Far-field displacement singularity elimination for time-dependent complex variable method on quasi-three dimensional gravitational shallow tunnelling
Luo-bin Lin, Fu-quan Chen, Chang-jie Zheng, Yi-qun Huang
TL;DR
The paper presents a time-dependent complex variable method for shallow tunnelling in visco-elastic gravitational geomaterial, addressing the far-field displacement singularity by fixing the far-field ground surface. It recasts the quasi-three-dimensional problem as a plane-strain problem with a time-dependent convergence coefficient $U(t)$ and uses Verruijt conformal mapping to transform the mixed boundary value problem into a Riemann-Hilbert framework solved iteratively for numerical stability. The approach yields time-dependent stress and displacement fields that agree well with a reference finite element solution while delivering substantial computational efficiency. It also provides insights into how excavation rate and material rheology influence displacement evolution and notes limitations related to non-porous material assumptions and potential infinite-domain paradoxes.
Abstract
This paper identifies the nonzero resultant and consequent unique displacement singularity of time-dependent complex variable method on quasi-three dimensional shallow tunnelling in visco-elastic and gravitational geomaterial. The quasi-three dimensional problem is equivalently simplified into a plane-strain one using a time-dependent coefficient of convergence confinement method to simulate the progressive release of initial stress field. The unique displacement singularity is thereby eliminated by fixing the far-field ground surface to produce corresponding counter-acting force to equilibriate the nonzero resultant to formalize a strict equilibrium mechanical model. The mixed boundaries of fixed far-field ground surface and nearby free segment form a homogenerous Riemann-Hilbert problem with extra constraints of the virtual traction along tunnel periphery, which is simultaneously solved using an iterative linear system with good numerical stability.

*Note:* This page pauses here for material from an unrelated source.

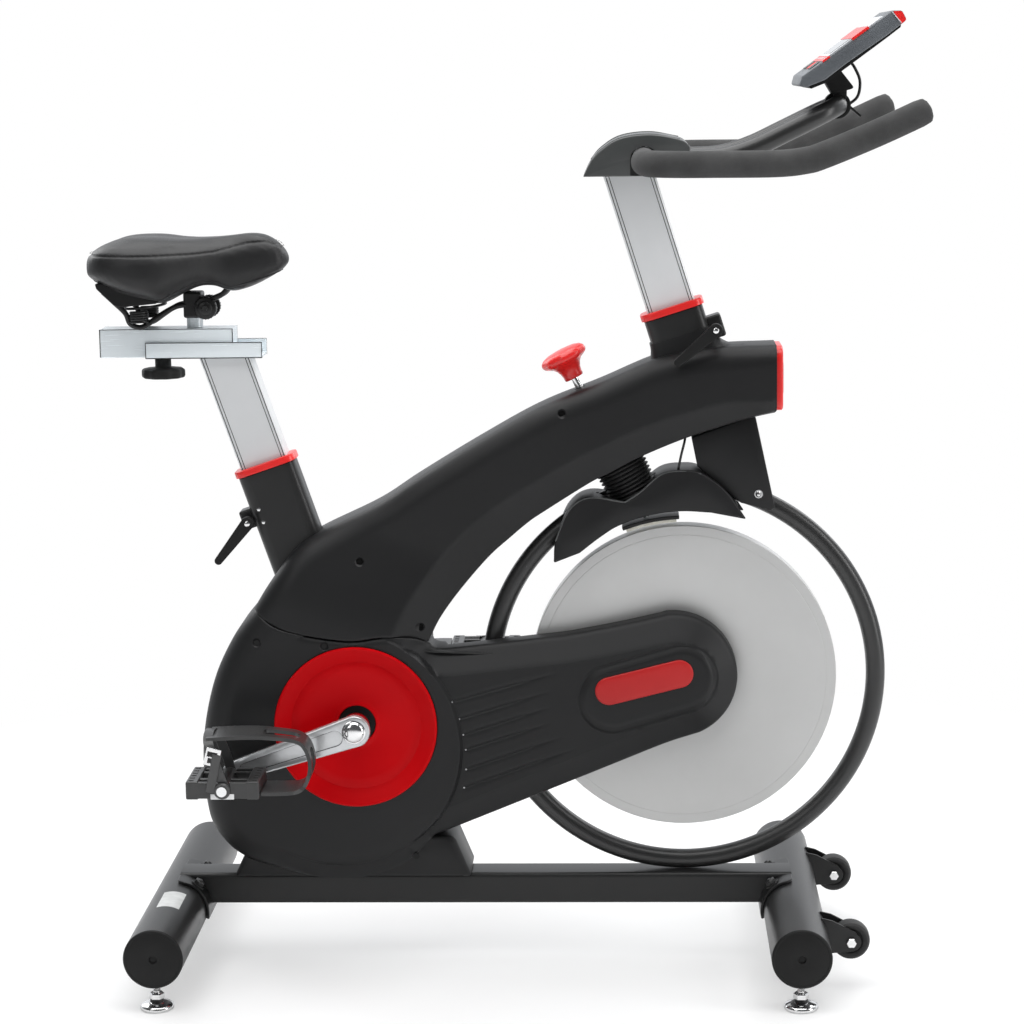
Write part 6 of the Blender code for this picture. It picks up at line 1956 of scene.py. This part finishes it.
def build_handlebar():
    build_post("handlebar_post", HEAD_ALLOY, HEAD_COLLAR, HEAD_TILT, -0.098, -0.090, 1.0330,
               "handlebar")
    top_plate = block((0.196, 0, 1.0370), (0.074, 0.060, 0.0080))
    bevelled(from_bm("post_top_plate", top_plate, STEEL, "handlebar"),
             0.0022, 3)
    core = list(reversed(bar_path(-1)))[1:] + bar_path(1)[1:-1]
    from_bm("handlebar", sweep(core, 0.0125, 28), TUBE_PAINT, "handlebar",
            ("handlebar",))
    half = [(0.194, 0.050, 1.054), (0.240, 0.050, 1.0545), (0.290, 0.050, 1.0560),
            (0.331, 0.050, 1.0675), (0.3724, 0.050, 1.0865), (0.416, 0.0465, 1.1075),
            (0.4365, 0.024, 1.1170)]
    loop = half + [(0.440, 0.0, 1.1185)] + [(x, -y, z) for x, y, z in reversed(half)]
    from_bm("aero_loop", sweep(smooth_path(loop, 9), 0.0125, 28), TUBE_PAINT, "handlebar")
    from_bm("bar_block", block((0.200, 0, 1.0480), (0.060, 0.062, 0.0280)), STEEL, "handlebar")
    for name, side in SIDES:
        path = [p for p in bar_path(side) if abs(p.y) > 0.0665]
        radii = [0.0150] + [0.0162] * (len(path) - 2) + [0.0152]
        from_bm("grip_" + name, sweep(path, radii, 36), FOAM, "handlebar",
                ("grip_" + name,), sharp=60)
    build_hood()
    build_bar_fittings()
    build_console()


def build_hood():
    """The arched cover over the middle of the bar."""
    top = [(0.117, 1.0345), (0.126, 1.052), (0.139, 1.067), (0.164, 1.082), (0.202, 1.0865),
           (0.239, 1.080), (0.252, 1.0715)]
    outline = joined(flat_path(top, 6), [(0.252, 1.0345)])
    hood = from_bm("handlebar_cover", slab(outline, -0.069, 0.069), HOOD, "handlebar",
                   ("handlebar_cover",))
    bevelled(hood, 0.0110, 6, 50)
    bake(hood)
    inner = [(0.134, 1.02), (0.150, 1.068), (0.170, 1.0775), (0.232, 1.0775), (0.262, 1.0705),
             (0.262, 1.02)]
    slots = [block((0.245, side * 0.050, 1.058), (0.050, 0.0270, 0.0270))
             for side in (-1, 1)]
    cut(hood, [slab(inner, -0.0645, 0.0645),
               rod(0.0175, -0.1, 0.1, (0.194, 0, BAR_Z), (0, 1, 0), 40),
               block((0.194, 0, 1.035), (0.035, 0.2, 0.04)), *slots])
    ridges = [sweep(smooth_path([(x, side * 0.0585, z + 0.0002) for x, z in top[1:6]], 8),
                    0.0008, 8) for side in (-1, 1)]
    from_bm("hood_edges", merged(*ridges), HOOD, "handlebar")


def build_bar_fittings():
    """Bright pulse plates on the bar beside the hood."""
    shell = [(0.0128, 0.0), (0.0135, 0.0005), (0.0135, 0.0150), (0.0128, 0.0155)]
    plates = [lathe(shell, (0.194, side * 0.0500, BAR_Z), (0, side, 0), 40, closed=True)
              for side in (-1, 1)]
    from_bm("bar_sleeves", merged(*plates), CHROME, "handlebar")


def build_console():
    base = Vector((0.390, 0, 1.1560))
    far = Vector((0.501, 0, 1.2350))
    outline = rounded([(0.3865, 1.1435, 0.004), (base.x, base.z, 0.004), (far.x, far.z, 0.002),
                       (0.513, 1.2350, 0.005), (0.5195, 1.2235, 0.005), (0.495, 1.2050, 0.006),
                       (0.445, 1.1710, 0.010), (0.419, 1.1515, 0.010), (0.396, 1.1425, 0.006)],
                      closed=True)
    shell = from_bm("console", slab(outline, -0.085, 0.085), SLATE, "handlebar",
                    ("console",))
    bevelled(shell, 0.0040, 4, 40)
    run = (far - base).normalized()
    normal = Vector((-run.z, 0, run.x))
    key = base + run * 0.022
    bake(shell)
    cut(shell, [lathe([(0, -0.0045), (0.0086, -0.0045), (0.0086, 0.012), (0, 0.012)], key,
                      normal, 48)])

    def panel(name, mat, start, end, half, high, radius, y=0.0):
        low_end = base + run * start
        length = end - start
        section = rounded([(0, -half, radius), (length, -half, radius), (length, half, radius),
                           (0, half, radius)], closed=True)
        plate = loft([[low_end + run * a + Vector((0, y + b, 0)) + normal * h
                       for a, b in section] for h in (high - 0.0020, high)])
        bevelled(from_bm(name, plate, mat, "handlebar"), 0.0003, 1)
    panel("console_face", PALE, 0.036, 0.124, 0.0775, 0.0010, 0.008)
    panel("console_screen", GLASS, 0.046, 0.104, 0.058, 0.0015, 0.003)
    panel("console_red_trim", RED, 0.0375, 0.0410, 0.070, 0.0014, 0.001)
    for index, y in enumerate((-0.056, -0.034, 0.034, 0.056)):
        panel("console_key_" + str(index), HOOD, 0.014, 0.030, 0.0075, 0.0012, 0.004, y=y)

    def face_block(start, end, low, high, half):
        corners = [base + run * a + normal * h
                   for a, h in ((start, low), (end, low), (end, high), (start, high))]
        return slab([(p.x, p.z) for p in corners], -half, half)
    from_bm("console_side_red", face_block(0.0762, 0.1010, -0.0012, 0.0020, 0.0857), RED,
            "handlebar")
    from_bm("console_side_dash", face_block(0.0311, 0.0417, -0.0016, 0.0006, 0.0855), RED,
            "handlebar")
    end = slab(rounded([(0.5020, 1.2343, 0.001), (0.5128, 1.2343, 0.003),
                        (0.5185, 1.2235, 0.002), (0.5120, 1.2185, 0.001)], closed=True),
               -0.0852, 0.0852)
    from_bm("console_end_trim", end, RED, "handlebar")
    lines = [edge_line((0.5010, y, 1.2330), (0.5120, y, 1.2200), 0.0006)
             for y in (-0.0854, 0.0854)]
    from_bm("console_line", merged(*lines), PALE, "handlebar")
    tray = rounded([(0.398, 1.1440, 0.002), (0.420, 1.1530, 0.004), (0.445, 1.1720, 0.006),
                    (0.494, 1.2060, 0.006), (0.513, 1.2190, 0.002), (0.512, 1.2145, 0.002),
                    (0.4955, 1.2020, 0.006), (0.4465, 1.1665, 0.008), (0.420, 1.1475, 0.006),
                    (0.402, 1.1405, 0.002)], closed=True)
    bevelled(from_bm("console_tray", slab(tray, -0.078, 0.078), CAP_BLACK, "handlebar"), 0.0025, 3, 40)
    bracket = block((0.4430, 0, 1.1330), (0.0170, 0.030, 0.0140))
    neck = slab(rounded([(0.4229, 1.1495, 0.001), (0.4421, 1.1640, 0.001), (0.4609, 1.1401, 0.003),
                         (0.4333, 1.1322, 0.003)], closed=True), -0.018, 0.018)
    bevelled(from_bm("console_bracket", bracket, CAP_BLACK, "handlebar"),
             0.0020, 3)
    bevelled(from_bm("console_neck", neck, CAP_BLACK, "handlebar"), 0.0015,
             3, 50)
    under = lathe([(0.0127, -0.0110), (0.0162, -0.0110), (0.0170, -0.0100), (0.0170, 0.0100),
                   (0.0162, 0.0110), (0.0127, 0.0110)], (0.4400, 0, 1.1185), (0, 1, 0), 48,
                  closed=True)
    from_bm("loop_clamp", under, CAP_BLACK, "handlebar")
    small_plate = block((0.4595, 0, 1.1136), (0.0279, 0.0160, 0.0030), -0.712)
    bevelled(from_bm("clamp_tab", small_plate, CAP_BLACK, "handlebar"), 0.0008,
             2)
    profile = [(0.0, 0.0014), (0.0066, 0.0012), (0.0078, 0.0004), (0.0080, -0.0020),
               (0.0, -0.0020)]
    from_bm("console_button", lathe(profile, key, normal, 48), RED, "console_button",
            ("console_button",))
    lead = [(0.4560, 0.012, 1.1755), (0.4640, 0.012, 1.1640), (0.4700, 0.012, 1.1480),
            (0.4670, 0.012, 1.1290), (0.4535, 0.012, 1.1175)]
    from_bm("console_wire", sweep(smooth_path(lead, 8), 0.0019, 14), RUBBER, "handlebar",
            ("console_wire",))


# ---------------------------------------------------------------- everything
build_camera()
build_studio()
build_upper_shells()
build_drive_covers()
build_red_parts()
build_sleeves()
build_base()
build_hoop()
build_flywheel()
build_cranks()
build_drive_inside()
build_brake()
build_seat()
build_lever("seat_lever", SEAT_COLLAR, SEAT_TILT, -0.0575, -0.045, 231.5, -0.0315)
build_lever("handlebar_lever", HEAD_COLLAR, HEAD_TILT, -0.034, 0.0455, 220, -0.0590)
build_handlebar()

The mixed boundary conditions along the ground surface in the whole excavation time span are well satisfied, and detailed comparisons with corresponding finite element solution are conducted. The comparison results are in good agreements, and the proposed solution illustrates high efficiency. More discussions are made on excavation rate, viscosity, and solution convergence. A latent paradox is additionally disclosed for objectivity.